A Virada Cultural 2025 recebeu no Centro Cultural São Paulo Tom Zé, um dos nomes mais inventivos e inquietos da música popular brasileira

Por Fellipe Cartier | Redação CCSP | Fotos: Nina Gocke

A fila que chegava no viaduto Beneficência Portuguesa foi a mesma que lotou a sala Adoniran Barbosa no Centro Cultural São Paulo no dia 25 de maio. Ou melhor, não foi. Muita gente ficou de fora. E isso chamou atenção do próprio artista: “Quando eu cheguei aqui no Centro Cultural eu pensei que ia fazer um show, quando eu vi a animação, o calor humano do pessoal… Ahhh eu vou fazer um show de arrasar”!, disse Tom Zé, que entrou em cena às 19h.

E arrasou! Mostrou mais uma vez por que sua obra permanece tão atual quanto indispensável. Fãs dedicados e novos admiradores, lotou o espaço, evidenciando a relevância contínua de sua obra.“Como se você não fosse um show por si só, né Tom?! E com esse grande time é tudo na escala maior!” afirma o músico Nicolau Araujo no instagram do CCSP (@ccspoficial). Eleide Gonçalves, especialista em Gestão Pública concorda: “O show foi um verdadeiro ESPETÁCULO! Tom Zé é sensacional – e festejamos sua plena recuperação, fazendo estripulias no palco! Viva Tom Zé!”.

Foi uma celebração da potência criativa e da liberdade artística. Aliás, sua habilidade de conectar-se com a plateia é um testemunho de sua maestria artística. Poucos conseguem. Manteve uma comunicação poética e envolvente, utilizando sua voz e gestos para transmitir emoções e histórias. Cada canção, cada pausa, cada fala, exalavam poesia e provocação – marcas registradas de sua trajetória. Sua presença em cena é performática, um teatro musical em que a palavra, o ruído, o sussurro e o silêncio compõem juntos uma linguagem única.

Ao final, recebeu todos e fez questão de gravar vídeos com todos: “Prefiro vídeos porque consigo colocar a emoção que tô sentindo em conhecer você!”, disse ele para esse jornalista. Demonstrou que sua energia e eloquência continuam intactas, encantando o público com sua presença única. Sua capacidade de se comunicar de forma poética e sua liberdade criativa são legados que perduram, mostrando que a arte transcende qualquer barreira.

Arte livre que desafia o tempo

Nascido em Irará, na Bahia, em 1936, ele foi um dos expoentes do movimento tropicalista ao lado de Caetano Veloso, Gilberto Gil e Gal Costa, mas sempre trilhou um caminho próprio, mais experimental, mais ousado e mais desobediente. Formado pela Universidade da Bahia, Tom Zé sempre misturou música, ruído, poesia e crítica social com uma liberdade estética rara.

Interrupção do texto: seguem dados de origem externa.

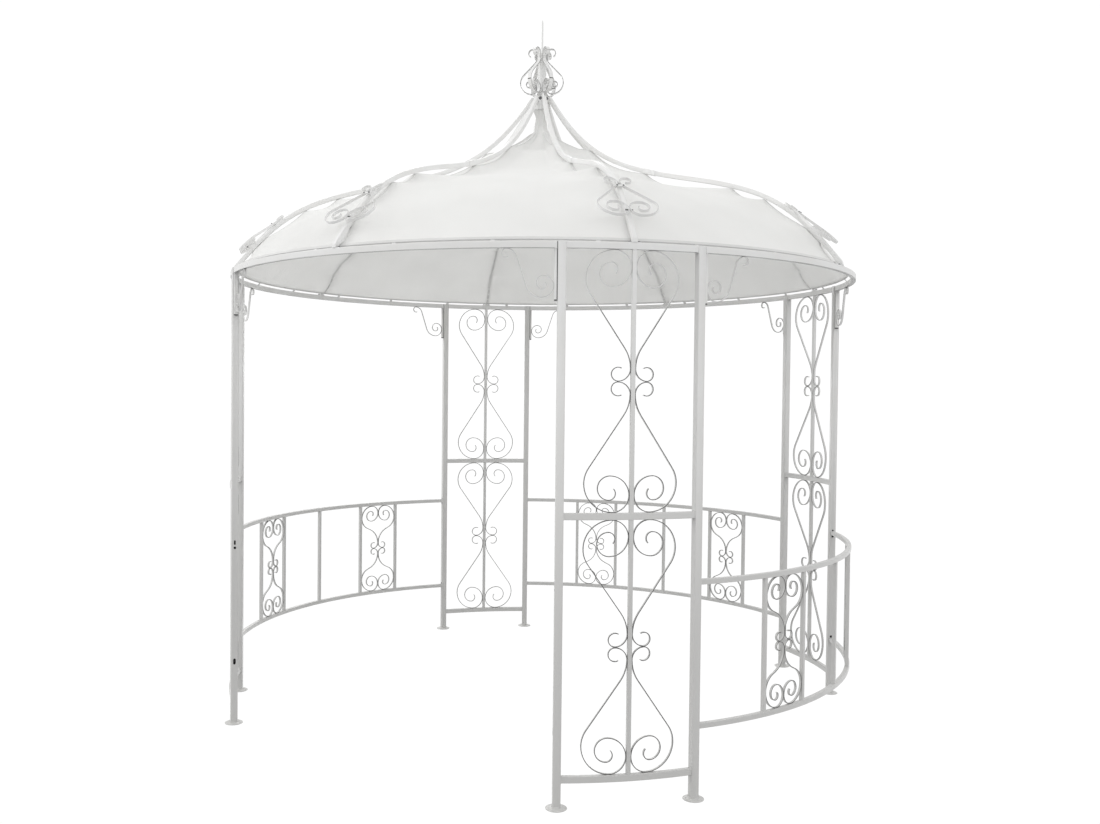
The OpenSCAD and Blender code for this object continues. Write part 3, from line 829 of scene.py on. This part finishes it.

Aos 88 anos, artisticamente potente, eloquente e absolutamente livre. Inclusive a música O “Riso e a Faca” que abriu seu show faz jus a isso:

Fiz meu berço na viração
Eu só descanso na tempestade
Só adormeço no furacão

Frases tocantes de uma sequência de músicas consagradas que fez com que todos dançassem juntos com o compositor baiano: ‘Tô’, ‘Hein?’, ‘Jimmy,Renda-se’, ‘Menina, Amanhã de Manhã’, 2001 (Os Mutantes cover)’, ‘A Felicidade (Tom Jobim & Vinicius de Moraes cover)’, ‘Aviso aos Passageiros’, ‘Não Urine no Chão’, ‘Amarração do Amor’, ‘Augusta’, ‘Angélica e Consolação’, ‘Não Tenha Ódio no Verão”, encerrando com ‘Politicar’.

Claro que o público, já seduzido por ele, pediu bis e voltou com ‘Parque Industrial’. A música é uma crítica afiada ao processo de industrialização, exploração da classe trabalhadora e às desigualdades sociais no Brasil. Ela faz parte do disco Tropicália ou Panis et Circencis (1968), um marco do movimento Tropicália, que misturava música popular brasileira com crítica social, arte de vanguarda e influências estrangeiras.

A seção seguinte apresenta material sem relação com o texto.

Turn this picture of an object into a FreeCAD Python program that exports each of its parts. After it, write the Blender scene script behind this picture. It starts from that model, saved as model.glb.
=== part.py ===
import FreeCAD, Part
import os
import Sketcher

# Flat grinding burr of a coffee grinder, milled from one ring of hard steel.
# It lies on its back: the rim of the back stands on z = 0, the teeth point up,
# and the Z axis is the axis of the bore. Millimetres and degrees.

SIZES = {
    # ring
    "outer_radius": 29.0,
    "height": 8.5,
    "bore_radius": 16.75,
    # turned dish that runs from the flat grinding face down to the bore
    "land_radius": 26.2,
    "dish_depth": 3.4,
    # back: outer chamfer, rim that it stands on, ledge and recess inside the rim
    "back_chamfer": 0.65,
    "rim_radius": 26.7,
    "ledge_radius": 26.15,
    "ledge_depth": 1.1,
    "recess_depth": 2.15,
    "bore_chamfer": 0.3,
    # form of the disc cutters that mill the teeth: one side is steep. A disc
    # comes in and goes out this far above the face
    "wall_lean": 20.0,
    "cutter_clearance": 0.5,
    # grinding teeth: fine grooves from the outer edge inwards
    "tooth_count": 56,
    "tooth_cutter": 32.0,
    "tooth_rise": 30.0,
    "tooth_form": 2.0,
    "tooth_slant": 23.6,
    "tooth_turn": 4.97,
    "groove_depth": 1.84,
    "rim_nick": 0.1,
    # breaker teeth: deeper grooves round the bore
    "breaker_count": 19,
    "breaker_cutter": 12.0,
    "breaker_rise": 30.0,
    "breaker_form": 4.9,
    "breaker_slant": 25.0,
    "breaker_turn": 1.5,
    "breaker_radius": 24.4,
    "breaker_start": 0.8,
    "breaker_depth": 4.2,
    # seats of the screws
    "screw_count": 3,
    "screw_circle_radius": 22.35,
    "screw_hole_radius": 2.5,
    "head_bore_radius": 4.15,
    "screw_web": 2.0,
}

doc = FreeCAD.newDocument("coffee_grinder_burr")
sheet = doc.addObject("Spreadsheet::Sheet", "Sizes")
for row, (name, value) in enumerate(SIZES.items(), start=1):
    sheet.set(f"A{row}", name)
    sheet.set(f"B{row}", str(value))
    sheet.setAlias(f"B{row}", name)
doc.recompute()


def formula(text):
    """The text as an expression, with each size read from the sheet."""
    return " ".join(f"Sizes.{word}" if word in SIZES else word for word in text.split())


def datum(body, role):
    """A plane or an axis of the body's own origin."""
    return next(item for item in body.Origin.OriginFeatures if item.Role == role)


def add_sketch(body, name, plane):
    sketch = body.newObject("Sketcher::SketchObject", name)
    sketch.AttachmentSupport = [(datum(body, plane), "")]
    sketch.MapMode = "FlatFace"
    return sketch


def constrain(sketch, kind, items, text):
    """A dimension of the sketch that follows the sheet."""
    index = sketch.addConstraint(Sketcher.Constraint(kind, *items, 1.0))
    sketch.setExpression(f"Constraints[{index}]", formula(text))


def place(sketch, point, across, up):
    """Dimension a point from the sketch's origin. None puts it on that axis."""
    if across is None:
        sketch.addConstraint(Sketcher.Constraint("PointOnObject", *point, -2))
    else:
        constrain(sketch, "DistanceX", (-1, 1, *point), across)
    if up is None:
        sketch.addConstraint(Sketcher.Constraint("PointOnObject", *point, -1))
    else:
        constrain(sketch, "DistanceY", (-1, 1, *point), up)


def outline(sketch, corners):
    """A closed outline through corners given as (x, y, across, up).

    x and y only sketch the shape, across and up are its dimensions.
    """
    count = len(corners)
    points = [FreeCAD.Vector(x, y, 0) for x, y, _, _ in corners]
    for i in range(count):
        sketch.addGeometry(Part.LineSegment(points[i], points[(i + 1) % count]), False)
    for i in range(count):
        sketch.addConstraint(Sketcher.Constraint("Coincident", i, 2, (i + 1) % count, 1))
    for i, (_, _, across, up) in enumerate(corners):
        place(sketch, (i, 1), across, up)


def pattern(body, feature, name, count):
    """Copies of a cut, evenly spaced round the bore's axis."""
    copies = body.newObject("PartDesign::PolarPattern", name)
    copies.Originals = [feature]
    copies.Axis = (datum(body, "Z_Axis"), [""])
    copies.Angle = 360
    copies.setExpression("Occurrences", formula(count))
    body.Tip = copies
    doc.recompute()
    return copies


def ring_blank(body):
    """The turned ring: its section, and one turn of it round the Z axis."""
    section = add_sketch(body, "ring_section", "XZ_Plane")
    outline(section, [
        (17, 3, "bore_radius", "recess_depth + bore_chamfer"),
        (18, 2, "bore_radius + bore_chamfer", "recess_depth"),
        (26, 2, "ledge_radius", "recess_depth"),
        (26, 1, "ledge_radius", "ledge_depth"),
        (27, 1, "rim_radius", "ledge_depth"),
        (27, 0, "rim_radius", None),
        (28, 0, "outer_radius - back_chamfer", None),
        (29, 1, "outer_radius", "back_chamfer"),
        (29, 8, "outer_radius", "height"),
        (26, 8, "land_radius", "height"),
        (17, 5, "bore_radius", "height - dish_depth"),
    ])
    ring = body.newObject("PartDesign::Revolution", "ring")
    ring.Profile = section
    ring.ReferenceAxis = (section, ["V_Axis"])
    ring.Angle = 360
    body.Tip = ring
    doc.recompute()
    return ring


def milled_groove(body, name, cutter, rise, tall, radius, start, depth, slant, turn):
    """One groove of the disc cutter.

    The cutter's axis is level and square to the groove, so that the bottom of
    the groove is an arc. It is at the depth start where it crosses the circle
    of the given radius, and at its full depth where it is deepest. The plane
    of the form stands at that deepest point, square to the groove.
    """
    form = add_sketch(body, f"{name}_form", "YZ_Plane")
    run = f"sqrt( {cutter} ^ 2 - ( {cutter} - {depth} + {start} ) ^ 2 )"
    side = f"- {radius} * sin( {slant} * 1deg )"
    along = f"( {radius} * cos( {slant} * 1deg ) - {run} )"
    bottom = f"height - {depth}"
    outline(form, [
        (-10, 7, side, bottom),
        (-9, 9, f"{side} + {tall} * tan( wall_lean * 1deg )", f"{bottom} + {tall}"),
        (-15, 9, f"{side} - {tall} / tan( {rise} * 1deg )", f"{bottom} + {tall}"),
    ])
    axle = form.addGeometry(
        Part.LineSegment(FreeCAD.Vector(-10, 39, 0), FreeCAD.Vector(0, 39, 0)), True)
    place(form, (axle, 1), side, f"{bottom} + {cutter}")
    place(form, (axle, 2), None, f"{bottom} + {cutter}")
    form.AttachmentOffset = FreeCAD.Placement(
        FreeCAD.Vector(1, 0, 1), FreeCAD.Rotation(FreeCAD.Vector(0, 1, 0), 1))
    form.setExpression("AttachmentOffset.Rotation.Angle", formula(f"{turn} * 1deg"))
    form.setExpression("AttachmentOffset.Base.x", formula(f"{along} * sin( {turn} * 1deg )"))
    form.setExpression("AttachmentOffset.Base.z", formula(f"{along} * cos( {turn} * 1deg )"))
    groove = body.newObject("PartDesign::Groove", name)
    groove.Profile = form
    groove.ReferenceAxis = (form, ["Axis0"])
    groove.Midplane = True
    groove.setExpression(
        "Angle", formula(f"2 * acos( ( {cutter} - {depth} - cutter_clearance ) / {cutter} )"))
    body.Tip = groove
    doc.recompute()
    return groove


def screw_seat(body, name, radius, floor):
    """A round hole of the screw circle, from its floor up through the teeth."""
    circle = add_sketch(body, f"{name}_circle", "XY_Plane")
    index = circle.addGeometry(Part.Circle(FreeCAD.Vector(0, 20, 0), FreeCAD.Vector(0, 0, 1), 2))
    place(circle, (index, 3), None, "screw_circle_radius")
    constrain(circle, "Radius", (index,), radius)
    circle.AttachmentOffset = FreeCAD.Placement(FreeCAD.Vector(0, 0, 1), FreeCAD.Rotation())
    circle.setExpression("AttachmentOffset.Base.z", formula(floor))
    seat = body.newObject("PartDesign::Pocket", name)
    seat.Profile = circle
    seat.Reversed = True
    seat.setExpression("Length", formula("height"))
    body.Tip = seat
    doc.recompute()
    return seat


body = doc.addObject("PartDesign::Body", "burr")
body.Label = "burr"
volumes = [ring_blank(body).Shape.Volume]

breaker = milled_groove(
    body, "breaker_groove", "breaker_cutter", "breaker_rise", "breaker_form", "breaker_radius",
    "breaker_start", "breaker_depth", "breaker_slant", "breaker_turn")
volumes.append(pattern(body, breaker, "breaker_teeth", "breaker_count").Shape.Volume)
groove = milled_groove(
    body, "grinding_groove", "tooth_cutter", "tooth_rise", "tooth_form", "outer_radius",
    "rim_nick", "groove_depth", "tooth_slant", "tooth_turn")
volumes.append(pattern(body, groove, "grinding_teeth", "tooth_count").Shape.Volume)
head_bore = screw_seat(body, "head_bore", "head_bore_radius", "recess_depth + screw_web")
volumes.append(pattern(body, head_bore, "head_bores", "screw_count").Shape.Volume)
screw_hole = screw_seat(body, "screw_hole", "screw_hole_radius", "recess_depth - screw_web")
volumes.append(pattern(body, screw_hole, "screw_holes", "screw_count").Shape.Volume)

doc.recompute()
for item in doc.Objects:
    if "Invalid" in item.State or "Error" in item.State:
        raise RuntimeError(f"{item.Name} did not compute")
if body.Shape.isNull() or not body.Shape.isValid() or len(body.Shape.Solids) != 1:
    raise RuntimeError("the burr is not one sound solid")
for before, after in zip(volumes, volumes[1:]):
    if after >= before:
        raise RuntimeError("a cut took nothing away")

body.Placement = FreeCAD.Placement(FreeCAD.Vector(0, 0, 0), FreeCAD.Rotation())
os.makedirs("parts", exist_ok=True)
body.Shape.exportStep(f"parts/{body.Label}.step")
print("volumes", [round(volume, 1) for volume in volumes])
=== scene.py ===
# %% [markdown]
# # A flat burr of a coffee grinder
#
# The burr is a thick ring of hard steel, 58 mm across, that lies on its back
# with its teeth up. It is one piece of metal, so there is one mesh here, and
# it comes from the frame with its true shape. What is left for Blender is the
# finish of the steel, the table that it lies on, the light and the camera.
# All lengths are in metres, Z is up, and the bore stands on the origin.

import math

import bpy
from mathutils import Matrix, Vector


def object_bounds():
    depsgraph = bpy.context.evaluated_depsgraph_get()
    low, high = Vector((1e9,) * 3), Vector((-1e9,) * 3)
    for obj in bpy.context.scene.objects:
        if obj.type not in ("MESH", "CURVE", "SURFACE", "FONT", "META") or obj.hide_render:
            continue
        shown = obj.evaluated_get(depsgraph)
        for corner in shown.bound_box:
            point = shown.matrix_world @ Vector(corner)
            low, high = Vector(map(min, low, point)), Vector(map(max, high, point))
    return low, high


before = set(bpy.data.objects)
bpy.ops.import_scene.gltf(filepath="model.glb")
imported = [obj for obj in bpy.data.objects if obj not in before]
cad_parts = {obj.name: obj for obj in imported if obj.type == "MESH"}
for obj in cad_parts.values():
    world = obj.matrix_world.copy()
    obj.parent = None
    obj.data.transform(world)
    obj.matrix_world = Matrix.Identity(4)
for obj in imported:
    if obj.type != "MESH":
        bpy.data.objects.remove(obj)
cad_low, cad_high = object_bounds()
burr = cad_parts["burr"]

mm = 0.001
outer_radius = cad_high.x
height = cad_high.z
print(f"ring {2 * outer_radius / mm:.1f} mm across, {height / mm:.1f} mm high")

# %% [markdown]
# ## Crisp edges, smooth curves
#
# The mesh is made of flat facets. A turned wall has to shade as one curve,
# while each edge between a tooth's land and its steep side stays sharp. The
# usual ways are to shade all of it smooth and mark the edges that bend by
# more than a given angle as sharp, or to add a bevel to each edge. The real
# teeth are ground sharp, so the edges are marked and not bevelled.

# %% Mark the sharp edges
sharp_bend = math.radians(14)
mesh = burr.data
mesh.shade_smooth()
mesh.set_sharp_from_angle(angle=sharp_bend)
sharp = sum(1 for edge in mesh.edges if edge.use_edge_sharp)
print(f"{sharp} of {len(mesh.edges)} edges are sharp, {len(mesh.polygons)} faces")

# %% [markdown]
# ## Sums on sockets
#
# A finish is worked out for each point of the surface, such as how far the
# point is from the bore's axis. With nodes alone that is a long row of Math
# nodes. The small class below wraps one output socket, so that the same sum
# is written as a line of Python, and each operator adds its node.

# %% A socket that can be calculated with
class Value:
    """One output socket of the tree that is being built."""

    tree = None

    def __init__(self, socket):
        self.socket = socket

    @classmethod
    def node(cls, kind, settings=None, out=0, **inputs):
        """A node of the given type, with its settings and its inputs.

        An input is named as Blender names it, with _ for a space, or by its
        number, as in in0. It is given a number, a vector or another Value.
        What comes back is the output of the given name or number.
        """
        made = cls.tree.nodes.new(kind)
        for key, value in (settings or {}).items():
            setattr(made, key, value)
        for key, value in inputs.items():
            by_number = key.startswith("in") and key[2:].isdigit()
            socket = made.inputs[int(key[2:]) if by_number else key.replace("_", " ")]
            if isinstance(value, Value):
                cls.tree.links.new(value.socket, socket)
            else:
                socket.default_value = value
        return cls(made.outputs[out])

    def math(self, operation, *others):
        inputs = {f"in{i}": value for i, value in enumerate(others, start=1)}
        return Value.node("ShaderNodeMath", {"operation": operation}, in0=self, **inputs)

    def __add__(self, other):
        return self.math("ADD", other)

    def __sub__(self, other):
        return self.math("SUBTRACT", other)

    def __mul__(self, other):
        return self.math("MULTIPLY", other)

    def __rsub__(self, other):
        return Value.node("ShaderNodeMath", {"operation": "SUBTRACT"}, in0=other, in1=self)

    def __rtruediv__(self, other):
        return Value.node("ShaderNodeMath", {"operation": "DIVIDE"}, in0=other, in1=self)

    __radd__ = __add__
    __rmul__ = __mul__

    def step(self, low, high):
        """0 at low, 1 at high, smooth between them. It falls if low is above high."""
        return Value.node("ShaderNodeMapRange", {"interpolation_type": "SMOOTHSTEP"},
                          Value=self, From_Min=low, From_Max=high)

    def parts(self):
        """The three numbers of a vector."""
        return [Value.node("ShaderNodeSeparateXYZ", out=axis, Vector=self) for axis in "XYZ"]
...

Uma epopeia musical, com certeza!

O show foi mais do que uma apresentação, foi um manifesto de resistência artística. A vitalidade criativa de Tom Zé não apenas resiste ao tempo, ela desafia o tempo. Sua arte, marcada pela experimentação e pela liberdade de pensamento, continua a tocar e a transformar. E enquanto houver palco e ouvidos atentos, Tom Zé seguirá sendo necessário.